Technological Tattletales and Constitutional Black Holes: Communications Intermediaries and Constitutional Constraints
Abstract
In this Article I argue that the emerging public/private nexus of surveillance involves the augmentation of state power and calls for new models of constitutional constraint. The key phenomenon is the role played by communications intermediaries in collecting the information that the state subsequently accesses. These intermediaries are not just powerful companies engaged in collecting and analyzing the information of users and the information they hold are not just business records. The key feature of these companies is that, through their information practices and architecture, they mediate other relationships. I argue that this mediating function, and its underlying technological form, interacts with legal and social norms in ways that can lead to the erosion of constraints on state power.
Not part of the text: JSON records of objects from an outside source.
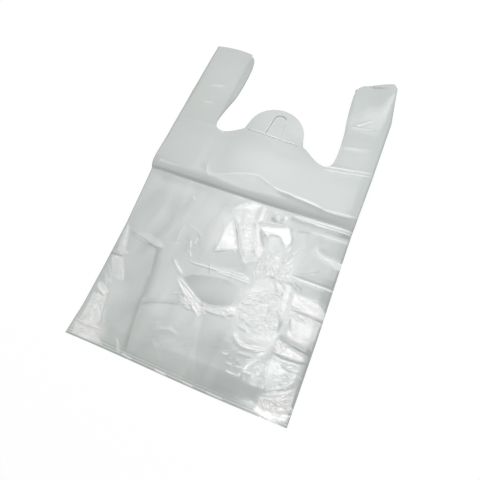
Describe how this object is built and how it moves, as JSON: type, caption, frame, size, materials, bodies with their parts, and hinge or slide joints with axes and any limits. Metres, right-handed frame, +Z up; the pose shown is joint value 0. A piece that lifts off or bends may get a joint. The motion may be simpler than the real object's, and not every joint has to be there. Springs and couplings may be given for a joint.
{
  "type": "plastic carrier bag",
  "caption": "Thin white plastic vest carrier bag lying flat and creased, with handles, a round hanging tab between them and sides folded in as gussets.",
  "frame": {"origin": "bottom centre of the laid bag's bounding box, on the surface that the bag lies on", "axes": "+Y from the welded foot to the handles, +Z up from the surface through the layers of film, +X to the right seen from above"},
  "size_m": [0.301, 0.5024, 0.0154],
  "materials": {
    "film": "thin translucent white polythene film with a soft gloss"
  },
  "bodies": {
    "root": {"carrier_bag": "film"}
  },
  "joints": []
}
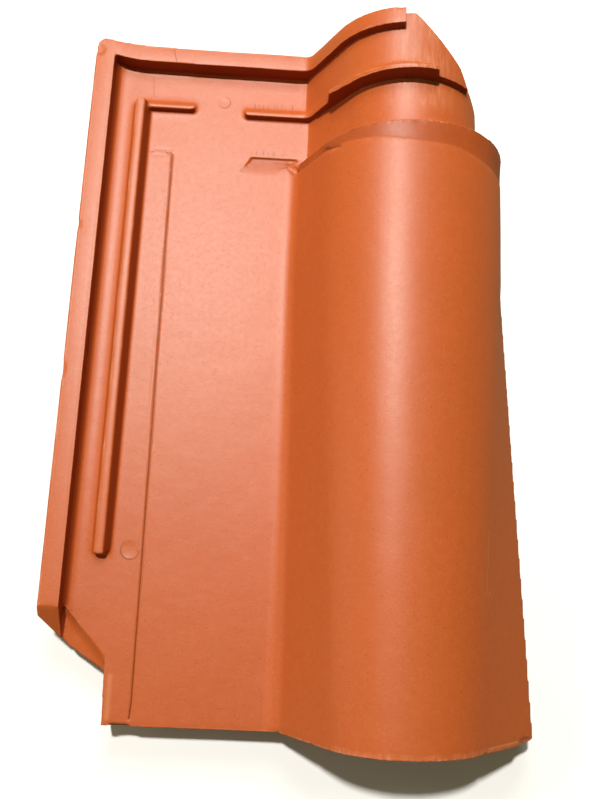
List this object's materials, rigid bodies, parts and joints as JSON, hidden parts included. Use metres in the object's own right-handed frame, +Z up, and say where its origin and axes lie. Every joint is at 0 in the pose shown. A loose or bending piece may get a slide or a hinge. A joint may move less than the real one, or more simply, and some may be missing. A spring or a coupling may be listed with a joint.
{
  "type": "roof tile",
  "caption": "Interlocking S-profile clay roof tile: flat pan with side lip and rib, arched barrel with stepped neck, bars across the head, and hanging nibs beneath",
  "frame": {"origin": "Centre of the tile's box at its lowest level, under the hanging nibs, so the tile stands on Z = 0 as it lies face up on a level floor.", "axes": "+Y runs along the tile from its front (lower) edge to its head, +X runs across it from the lip to the free edge of the barrel, and +Z is up through the face that takes the weather."},
  "size_m": [0.2904, 0.4336, 0.0916],
  "materials": {
    "fired_clay": "unglazed fired terracotta, smooth from the mould with fine pitting and a soft satin sheen"
  },
  "bodies": {
    "root": {"roof_tile": "fired_clay"}
  },
  "joints": []
}
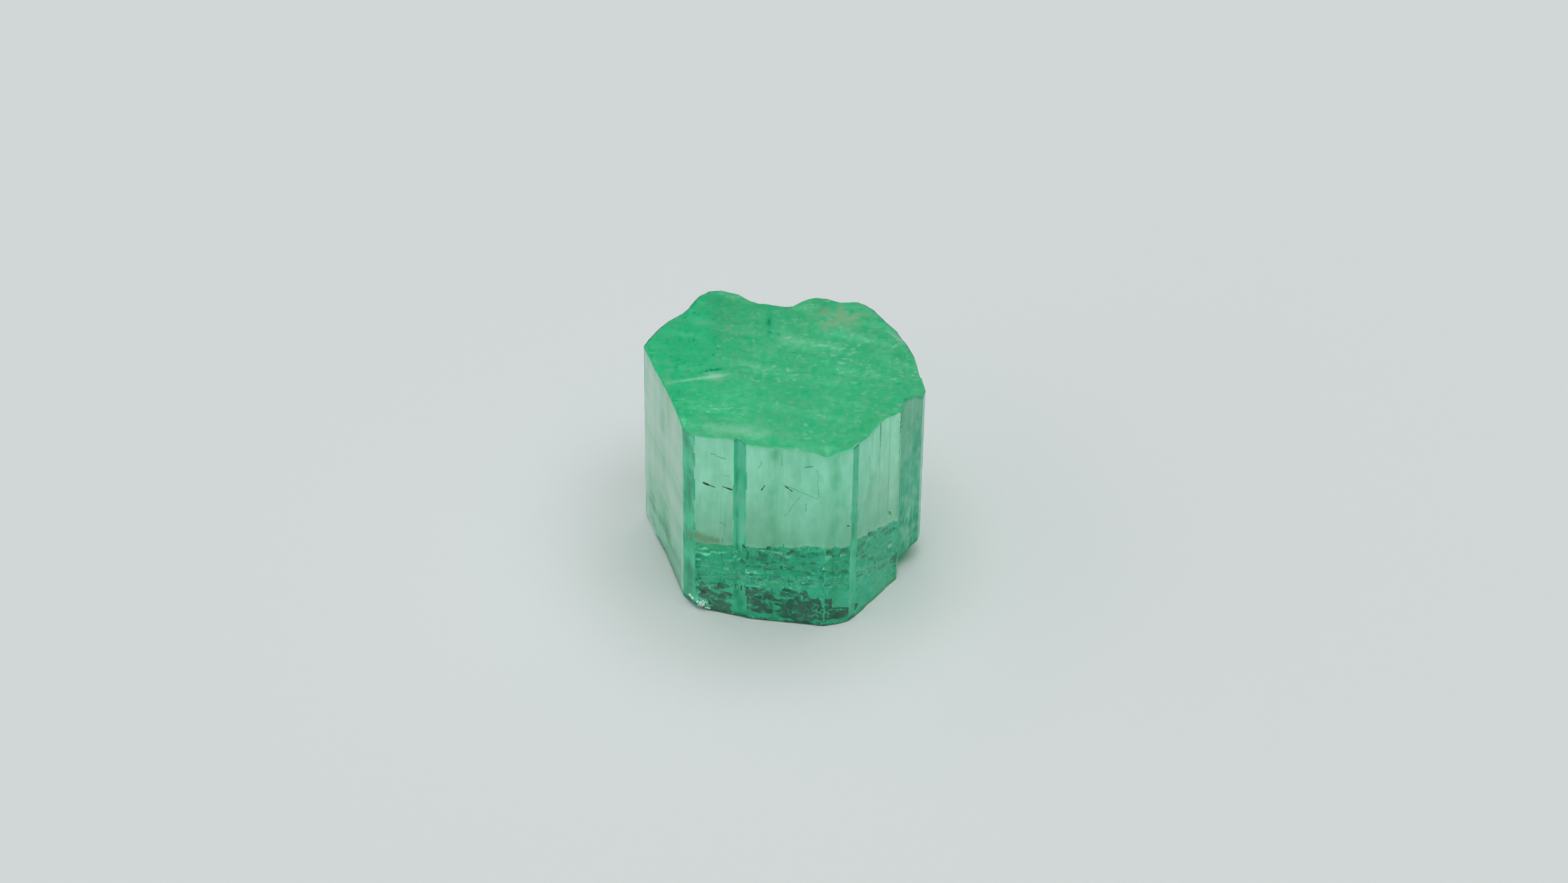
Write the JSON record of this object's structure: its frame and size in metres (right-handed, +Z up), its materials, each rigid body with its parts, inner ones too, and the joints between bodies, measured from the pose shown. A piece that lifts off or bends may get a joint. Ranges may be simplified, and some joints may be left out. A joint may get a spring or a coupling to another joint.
{
  "type": "emerald crystal",
  "caption": "Stubby hexagonal prism of clear green beryl with ridged side faces, broken across at the top and at the foot, resting upright on its foot.",
  "frame": {"origin": "centre of the crystal's plan at the level of the surface it stands on", "axes": "+Z up along the prism, -Y towards the broad front face, +X towards the narrow second column"},
  "size_m": [0.0118, 0.0106, 0.0101],
  "materials": {
    "emerald": "clear glassy growth faces, frosted on the breaks"
  },
  "bodies": {
    "root": {"emerald_crystal": "emerald"}
  },
  "joints": []
}
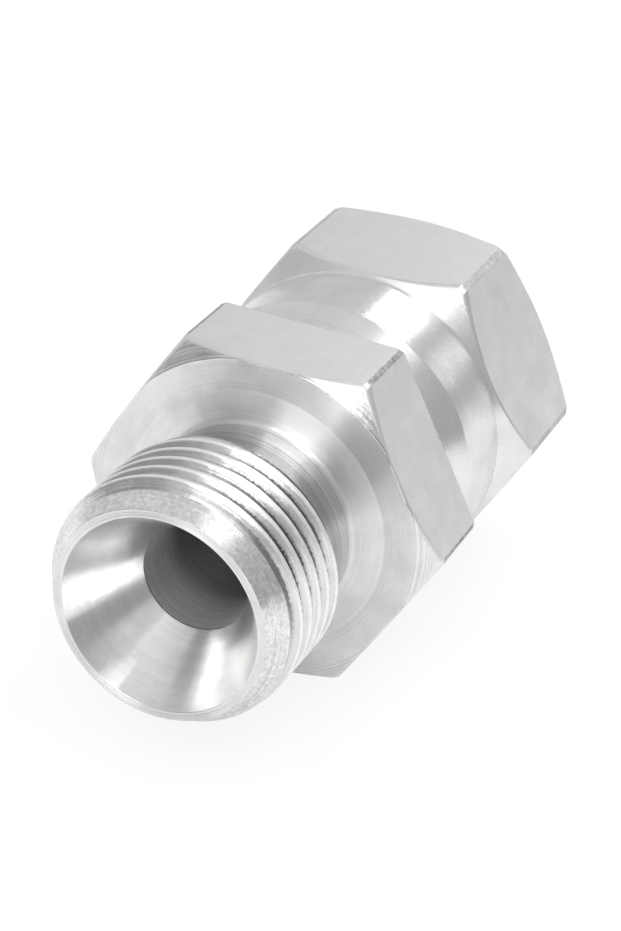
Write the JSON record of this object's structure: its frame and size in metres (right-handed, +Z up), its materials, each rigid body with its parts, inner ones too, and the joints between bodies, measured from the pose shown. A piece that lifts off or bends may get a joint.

This Article maps two stories of erosion, rooted in two kinds of community displacement. The first involves the displacement of community participation in law enforcement and the emergence of “technological tattletales” where intermediaries cooperate with the state. Unlike citizen cooperation, this practice augments state power and undermines more traditional informal modes of constraint on state power. The second involves the displacement of national legal and political community. Communications intermediaries are often large multinational companies that operate in multiple jurisdictions and move their data to various datacenters across the world even as the individual data subject remains in one geographical location. Laws that treat nonresident aliens differently from residents and citizens can create “constitutional black holes” where the communications data of an individual is not protected by any constitutional constraints.